The recipe for winning our war in West lies in winning hearts and minds of the tribesmen. The FATA population should not be alienated and the merger should also be effected incrementally, instead of ramming down alien customs and laws down their throats without shaping the environment for merger

The threat to the British was the Tzarist Russia’s ingress into the British Indian Empire’s area abutting Afghan border and to mitigate it they built a chain of frontier fortresses, to fight the tribesmen not submitting to British terms. There are areas in seven ex agencies of FATA where the British could not penetrate and therefore were compelled to establish alliances with the local tribes in return for certain privileges for the tribes. The pacification of tribes in FATA consumed a huge portion of British Indian army’s time and resources. The perpetual wars in tribal areas forced the British to keep a forward presence in northern western part of subcontinent establishing Headquarters of Northern Command at Rawalpindi, followed by a string of military training and logistic installations along the Western border with Afghanistan. The best and the brightest were sent to cut their military teeth and have their baptism of fire in tribal areas.

Writers like Rudyard Kipling explained the brutality of the tribal warfare in romantic terms like,”A scrimmage in a Border Station-A canter down some dark defile-Two thousand pounds of education, Drops to a ten rupee Jezail”. The British paid heavy price for their frontier efforts. Compared to British Indian Army that had the full support of the entire Indian subcontinent and the British Army Pakistan Army has fared better in FATA being the only army that has actually defeated the militants in those tribal areas. The British Army under Brigadier General Neville Chamberlain, in October 1863, attacked Ambela Pass to punish Bunerwals in Malka. 15000 tribesmen gathered to attack 6000 British Indian Army soldiers comprising infantry and cavalry regiments on famous Craig’s Picket and Eagle Nest posts atop the Ambela Pass. The British ultimately achieved a pyrrhic victory at the cost of 1000 men and a wounded General Chamberlain. The battle produced the maximum Victoria Crosses given to the British Indian Army in any single battle.
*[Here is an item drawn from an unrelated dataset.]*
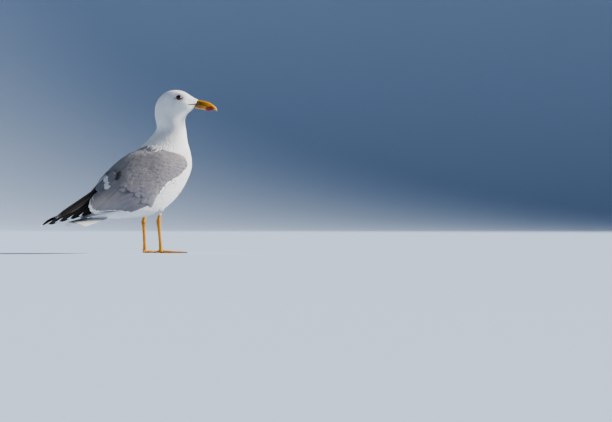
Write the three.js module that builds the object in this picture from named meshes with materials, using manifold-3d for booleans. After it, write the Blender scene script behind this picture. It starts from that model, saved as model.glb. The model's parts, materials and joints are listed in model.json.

Pakistan Army contrarily ran through the South Waziristan in a record time of less than two months from October to December 2009 during Operation Rah-e- Nijaat. Similarly in Operation Sherdil in Bajaur launched by Frontier Corps supported by army, over 2700 militants including 321 foreign fighters were killed at the cost of 20 own casualties. The question arises as to what led to those spectacular Pakistani successes where a super power of its times i.e the British Empire had failed. The answer lies in tribal support. While the tribes on the whole in FATA were not against Pakistan Army, except some militants, the same tribes down to women and children were against the British. If the tribes had turned against us the game would have been over in FATA.

The recipe for winning our war in West lies in winning hearts and minds of the tribesmen. The FATA population should not be alienated and the merger should also be effected incrementally, instead of ramming down alien customs and laws down their throats without shaping the environment for merger. The old hands in tribal administration should be coopted in civil administration and a benign yet effective heir to the office of Political Agent should be created for administering the tribal areas. Political engagement with the local tribes should be done immediately to assuage their genuine grievances borne out of a long standing war weariness.

The war weary tribesmen comprising a vast multitude of internally displaced refugees need rehabilitation. The most pressing requirement of the tribal areas is the health, education and the security. The most pressing tribal instinct born out of centuries of conflict is survival. The tribes would change loyalties to support whosoever provides them the vital needs for their cultural and material survival. In the past some egregious mistakes were made by the state. These included neglect of development in tribal areas and letting pro Pakistan Maliks get overwhelmed by the violent religious terrorists like Mullah Fazalullah, Baitullah Masud and Hakeemullah Masud.

The state needs to reintroduce the “Sandeman Policy” i.e co-opting the willing acquiescence of the tribes into a cooperative relationship with the state, through tribal hierarchy, employing development and cultural integration as the pacification tools. Pakistani state should have no problem in winning the tribes over through political engagement of tribal leadership and development of the areas, targeting human security. Where the British failed we could only succeed if we own them as our people and they own us as their people.